Is cosmic acceleration proven by local cosmological probes?
1 Université de Toulouse, UPS-OMP, IRAP, 31400 Toulouse, France
2 CNRS, IRAP, 14 avenue Edouard Belin, 31400 Toulouse, France
Received: 19 December 2016
Accepted: 6 April 2017
Context. The cosmological concordance model (ΛCDM) matches the cosmological observations exceedingly well. This model has become the standard cosmological model with the evidence for an accelerated expansion provided by the type Ia supernovae (SNIa) Hubble diagram. However, the robustness of this evidence has been addressed recently with somewhat diverging conclusions.
Aims. The purpose of this paper is to assess the robustness of the conclusion that the Universe is indeed accelerating if we rely only on low-redshift (z ≲ 2) observations, that is to say with SNIa, baryonic acoustic oscillations, measurements of the Hubble parameter at different redshifts, and measurements of the growth of matter perturbations.
Methods. We used the standard statistical procedure of minimizing the χ2 function for the different probes to quantify the goodness of fit of a model for both ΛCDM and a simple nonaccelerated low-redshift power law model. In this analysis, we do not assume that supernovae intrinsic luminosity is independent of the redshift, which has been a fundamental assumption in most previous studies that cannot be tested.

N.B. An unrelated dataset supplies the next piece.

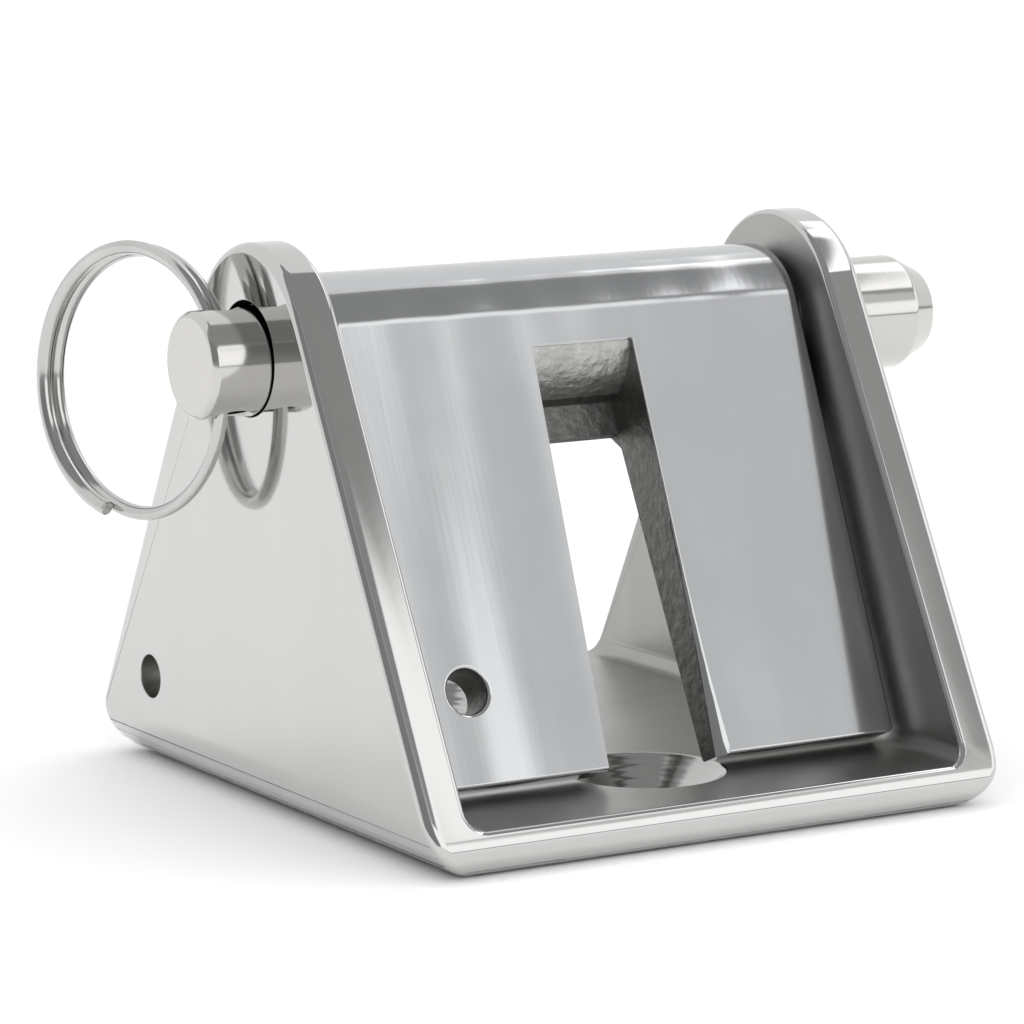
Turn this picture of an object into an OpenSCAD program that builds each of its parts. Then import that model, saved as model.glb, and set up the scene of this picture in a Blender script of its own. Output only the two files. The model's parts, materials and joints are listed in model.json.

Results. We have found that, when SNIa intrinsic luminosity is not assumed to be redshift independent, a nonaccelerated low-redshift power law model is able to fit the low-redshift background data as well as, or even slightly better, than ΛCDM. When measurements of the growth of structures are added, a nonaccelerated low-redshift power law model still provides an excellent fit to the data for all the luminosity evolution models considered.
Conclusions. Without the standard assumption that supernovae intrinsic luminosity is independent of the redshift, low-redshift probes are consistent with a nonaccelerated universe.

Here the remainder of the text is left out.